◆ Task details:
Every entry that follows needs to be repeated exactly.

◆ Exercise material:
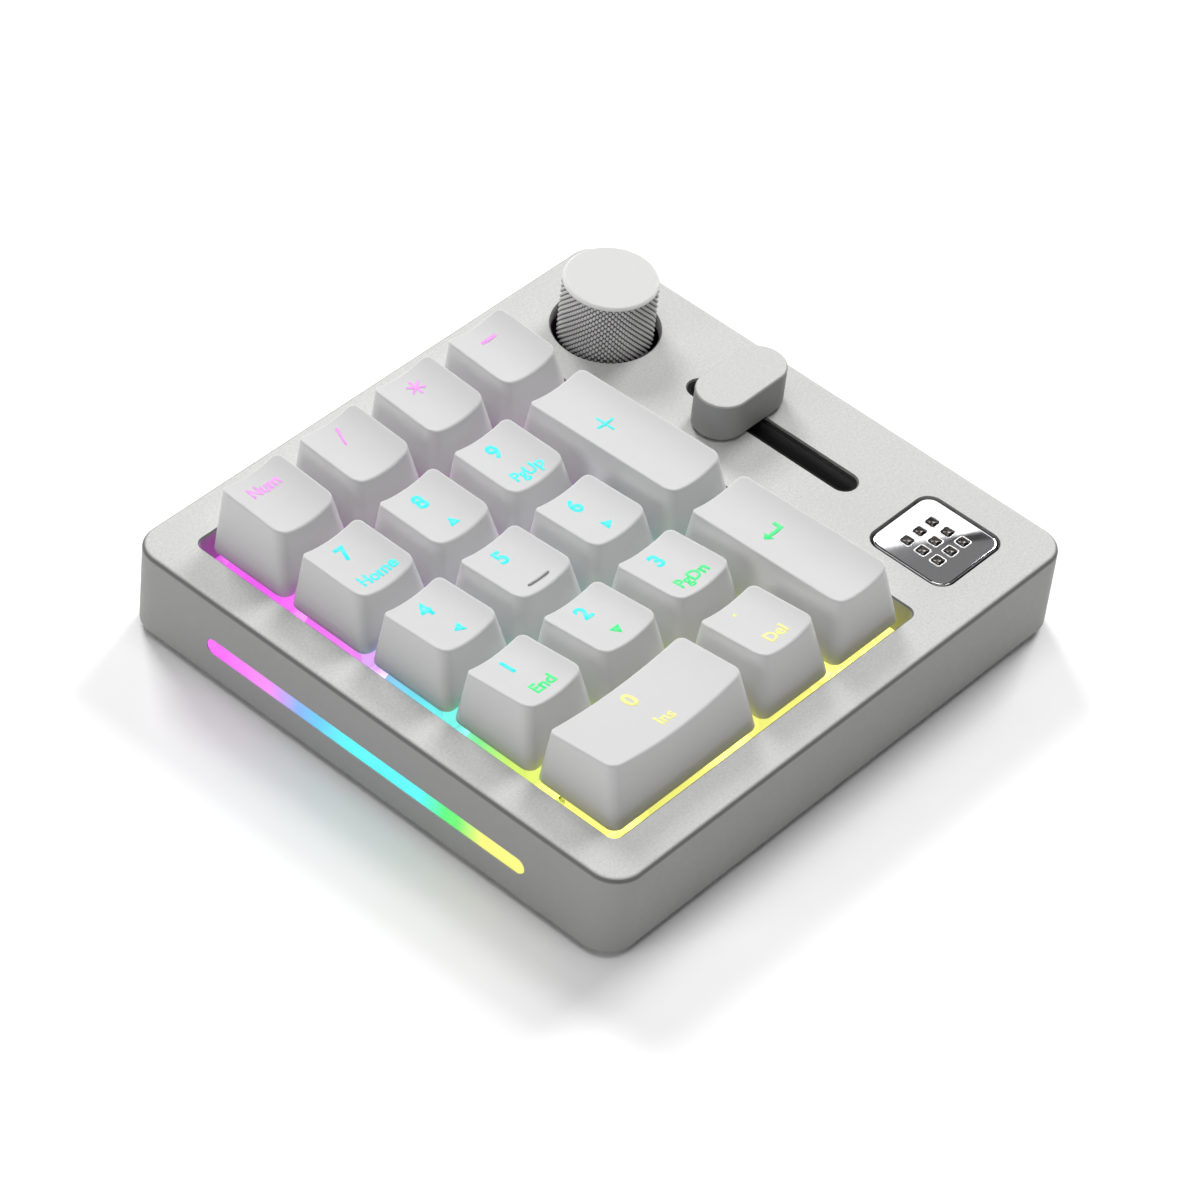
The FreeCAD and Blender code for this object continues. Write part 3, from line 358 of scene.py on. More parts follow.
def outside(tree, reach):
    """1 beyond a distance from the middle plane X = 0, and 0 inside it."""
    split = tree.nodes.new("ShaderNodeSeparateXYZ")
    tree.links.new(place_coordinates(tree), split.inputs["Vector"])
    size = tree.nodes.new("ShaderNodeMath")
    size.operation = "ABSOLUTE"
    tree.links.new(split.outputs["X"], size.inputs[0])
    return remap(tree, size.outputs["Value"], 0.0, 1.0, reach - 0.1 * MM, reach)


def lit(name, stops, strength, base, roughness=0.4, reach=None, dimmest=0.88):
    """A material that gives light, in a colour that changes along Y, with uneven brightness."""
    made, tree, shader = new_material(name)
    colour = ramp_along_y(tree, stops)
    shader.inputs["Base Color"].default_value = (*base, 1.0)
    shader.inputs["Roughness"].default_value = roughness
    uneven = tree.nodes.new("ShaderNodeMix")
    uneven.data_type = "RGBA"
    uneven.blend_type = "MULTIPLY"
    uneven.inputs["Factor"].default_value = 1.0
    tree.links.new(colour, uneven.inputs["A"])
    cloud = remap(tree, noise(tree, 5 * MM), dimmest, 1.0)
    tree.links.new(cloud, uneven.inputs["B"])
    tree.links.new(uneven.outputs["Result"], shader.inputs["Emission Color"])
    if reach is None:
        shader.inputs["Emission Strength"].default_value = strength
    else:
        power = tree.nodes.new("ShaderNodeMath")
        power.operation = "MULTIPLY"
        power.inputs[1].default_value = strength
        tree.links.new(outside(tree, reach), power.inputs[0])
        tree.links.new(power.outputs["Value"], shader.inputs["Emission Strength"])
    add_grain(tree, shader, 0.3 * MM, 0.004 * MM)
    return made


# A colour's slope colours are its walls and its rounded edges, painted darker or lighter than its top as
# painted shade or painted light.
METAL = (0.51, 0.51, 0.503)
# Painted shade: the case's walls darker than its top, and its rounded edges darkest.
METAL_SLOPE_SHADE = ((0.335, 0.335, 0.33), (0.16, 0.16, 0.158))
# Painted shade: the fader's walls and rounded edges darker than its top.
FADER_SLOPE_SHADE = ((0.26, 0.26, 0.257), (0.34, 0.34, 0.336))
KEY_GREY = (0.545, 0.545, 0.545)
# Painted light: the keycaps' walls and rounded edges paler than their tops.
KEY_SLOPE_LIGHT = ((0.72, 0.72, 0.72), (0.64, 0.64, 0.64))
KNURL_RIDGE = (0.74, 0.74, 0.73)
# Painted shade for the bottoms of the knurl's grooves.
KNURL_GROOVE_SHADE = (0.025, 0.025, 0.025)
LIT_PLASTIC = (0.3, 0.3, 0.31)
DARK_PLASTIC = (0.04, 0.04, 0.04)
# How far out the side bars start to give light.
BAR_REACH = 59.0 * MM

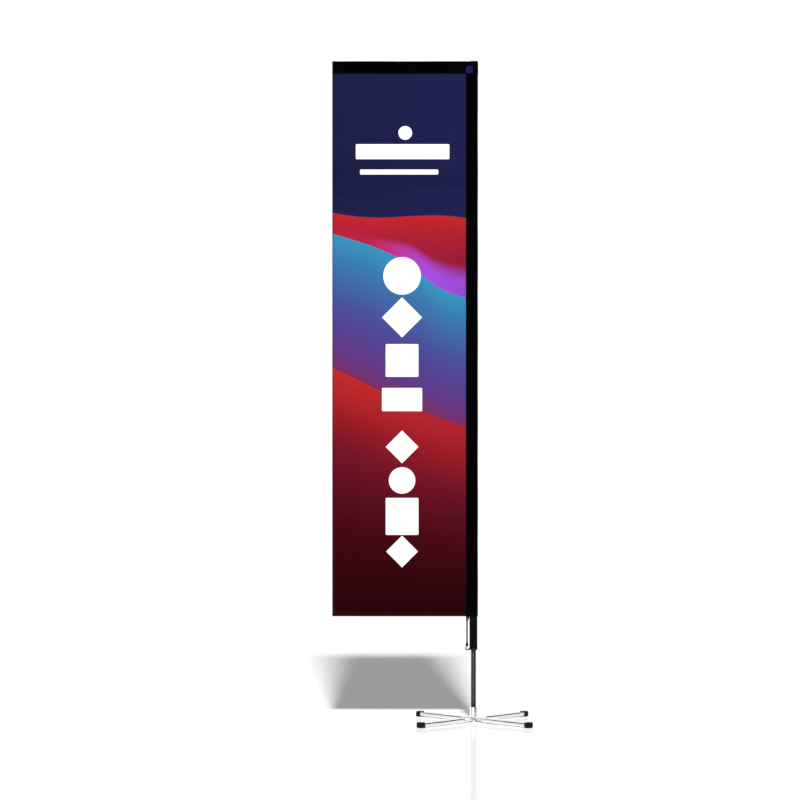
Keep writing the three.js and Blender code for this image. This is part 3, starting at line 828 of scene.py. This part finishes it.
def corner_patch():
    low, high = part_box("corner_patch")
    steps = 30
    a, b = np.meshgrid(np.linspace(-1, 1, steps), np.linspace(-1, 1, steps))
    power = 14
    farther = np.maximum(np.abs(a), np.abs(b))
    squeeze = (np.abs(a) ** power + np.abs(b) ** power + 1e-9) ** (-1 / power) * farther
    a, b = a * np.minimum(squeeze, 1), b * np.minimum(squeeze, 1)
    x = (low.x + high.x) / 2 + a * (high.x - low.x) / 2
    z = (low.z + high.z) / 2 + b * (high.z - low.z) / 2
    edge = np.maximum(np.abs(a), np.abs(b))
    turned_in = PATCH_FOLD * ease((edge - 0.72) / 0.06)
    y = -corner_reach(x, z) - PATCH_LIFT - turned_in
    points = np.stack([x, y, z], axis=-1).reshape(-1, 3)
    piece = add_mesh("corner_patch_cloth", points, grid_faces(steps, steps), [LOOKS["navy_cloth"]])
    set_uv(piece, x.ravel(), z.ravel())
    return thicken(piece, 0.55 * MM)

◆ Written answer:
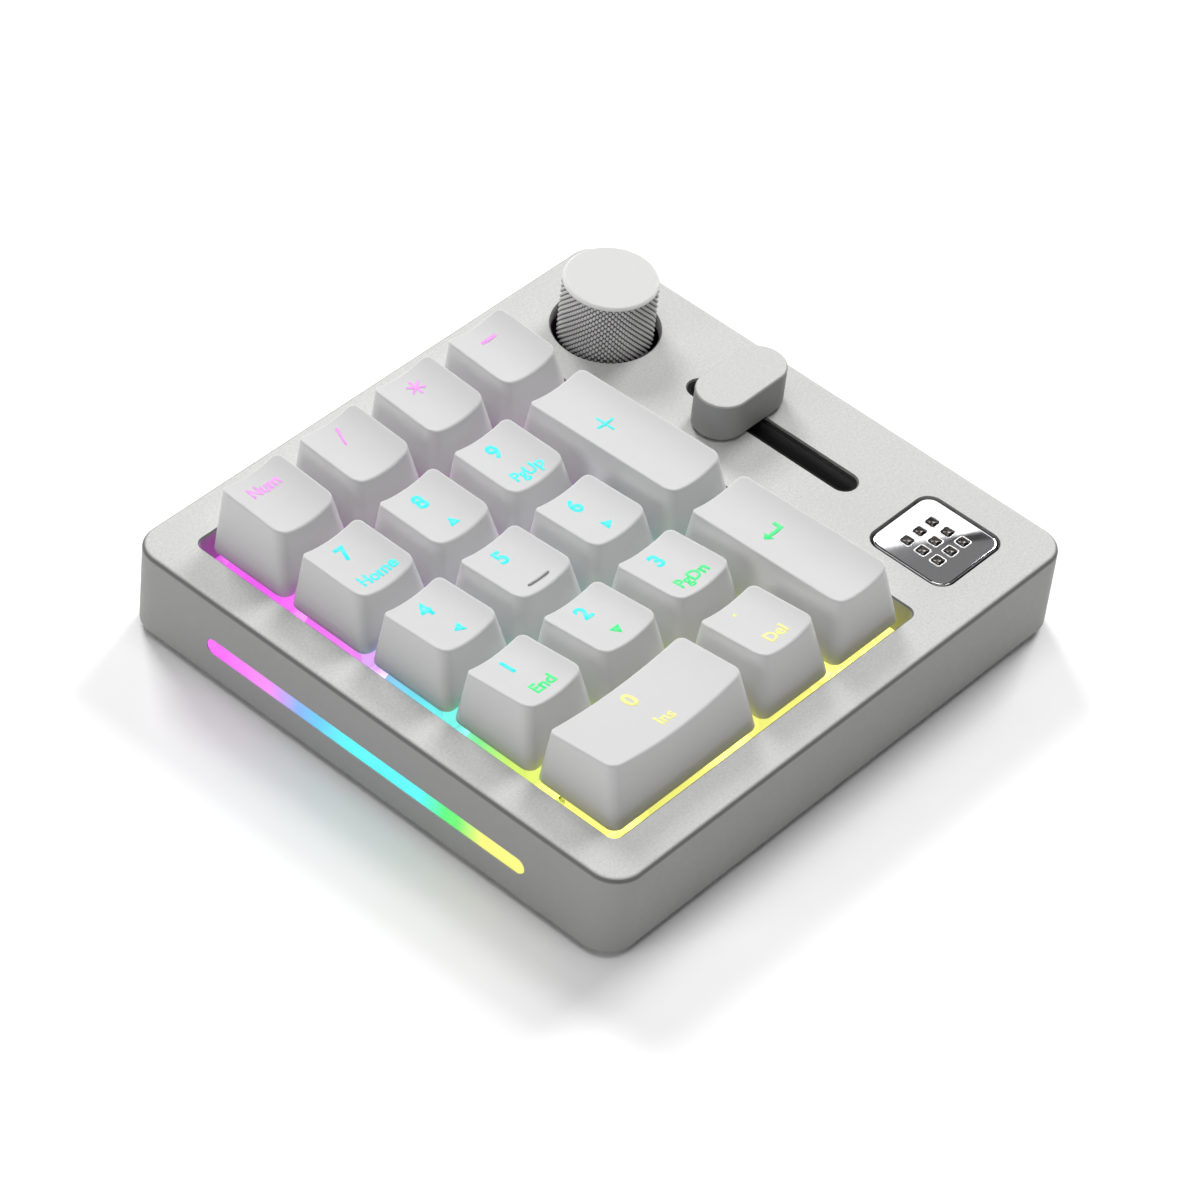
The FreeCAD and Blender code for this object continues. Write part 3, from line 358 of scene.py on. More parts follow.
def outside(tree, reach):
    """1 beyond a distance from the middle plane X = 0, and 0 inside it."""
    split = tree.nodes.new("ShaderNodeSeparateXYZ")
    tree.links.new(place_coordinates(tree), split.inputs["Vector"])
    size = tree.nodes.new("ShaderNodeMath")
    size.operation = "ABSOLUTE"
    tree.links.new(split.outputs["X"], size.inputs[0])
    return remap(tree, size.outputs["Value"], 0.0, 1.0, reach - 0.1 * MM, reach)


def lit(name, stops, strength, base, roughness=0.4, reach=None, dimmest=0.88):
    """A material that gives light, in a colour that changes along Y, with uneven brightness."""
    made, tree, shader = new_material(name)
    colour = ramp_along_y(tree, stops)
    shader.inputs["Base Color"].default_value = (*base, 1.0)
    shader.inputs["Roughness"].default_value = roughness
    uneven = tree.nodes.new("ShaderNodeMix")
    uneven.data_type = "RGBA"
    uneven.blend_type = "MULTIPLY"
    uneven.inputs["Factor"].default_value = 1.0
    tree.links.new(colour, uneven.inputs["A"])
    cloud = remap(tree, noise(tree, 5 * MM), dimmest, 1.0)
    tree.links.new(cloud, uneven.inputs["B"])
    tree.links.new(uneven.outputs["Result"], shader.inputs["Emission Color"])
    if reach is None:
        shader.inputs["Emission Strength"].default_value = strength
    else:
        power = tree.nodes.new("ShaderNodeMath")
        power.operation = "MULTIPLY"
        power.inputs[1].default_value = strength
        tree.links.new(outside(tree, reach), power.inputs[0])
        tree.links.new(power.outputs["Value"], shader.inputs["Emission Strength"])
    add_grain(tree, shader, 0.3 * MM, 0.004 * MM)
    return made


# A colour's slope colours are its walls and its rounded edges, painted darker or lighter than its top as
# painted shade or painted light.
METAL = (0.51, 0.51, 0.503)
# Painted shade: the case's walls darker than its top, and its rounded edges darkest.
METAL_SLOPE_SHADE = ((0.335, 0.335, 0.33), (0.16, 0.16, 0.158))
# Painted shade: the fader's walls and rounded edges darker than its top.
FADER_SLOPE_SHADE = ((0.26, 0.26, 0.257), (0.34, 0.34, 0.336))
KEY_GREY = (0.545, 0.545, 0.545)
# Painted light: the keycaps' walls and rounded edges paler than their tops.
KEY_SLOPE_LIGHT = ((0.72, 0.72, 0.72), (0.64, 0.64, 0.64))
KNURL_RIDGE = (0.74, 0.74, 0.73)
# Painted shade for the bottoms of the knurl's grooves.
KNURL_GROOVE_SHADE = (0.025, 0.025, 0.025)
LIT_PLASTIC = (0.3, 0.3, 0.31)
DARK_PLASTIC = (0.04, 0.04, 0.04)
# How far out the side bars start to give light.
BAR_REACH = 59.0 * MM

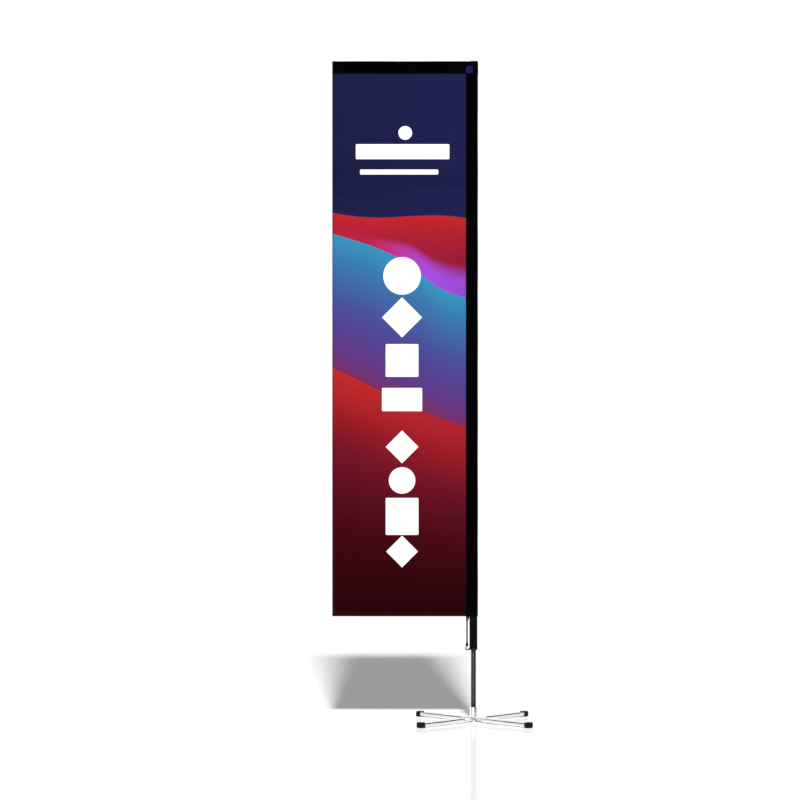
Keep writing the three.js and Blender code for this image. This is part 3, starting at line 828 of scene.py. This part finishes it.
def corner_patch():
    low, high = part_box("corner_patch")
    steps = 30
    a, b = np.meshgrid(np.linspace(-1, 1, steps), np.linspace(-1, 1, steps))
    power = 14
    farther = np.maximum(np.abs(a), np.abs(b))
    squeeze = (np.abs(a) ** power + np.abs(b) ** power + 1e-9) ** (-1 / power) * farther
    a, b = a * np.minimum(squeeze, 1), b * np.minimum(squeeze, 1)
    x = (low.x + high.x) / 2 + a * (high.x - low.x) / 2
    z = (low.z + high.z) / 2 + b * (high.z - low.z) / 2
    edge = np.maximum(np.abs(a), np.abs(b))
    turned_in = PATCH_FOLD * ease((edge - 0.72) / 0.06)
    y = -corner_reach(x, z) - PATCH_LIFT - turned_in
    points = np.stack([x, y, z], axis=-1).reshape(-1, 3)
    piece = add_mesh("corner_patch_cloth", points, grid_faces(steps, steps), [LOOKS["navy_cloth"]])
    set_uv(piece, x.ravel(), z.ravel())
    return thicken(piece, 0.55 * MM)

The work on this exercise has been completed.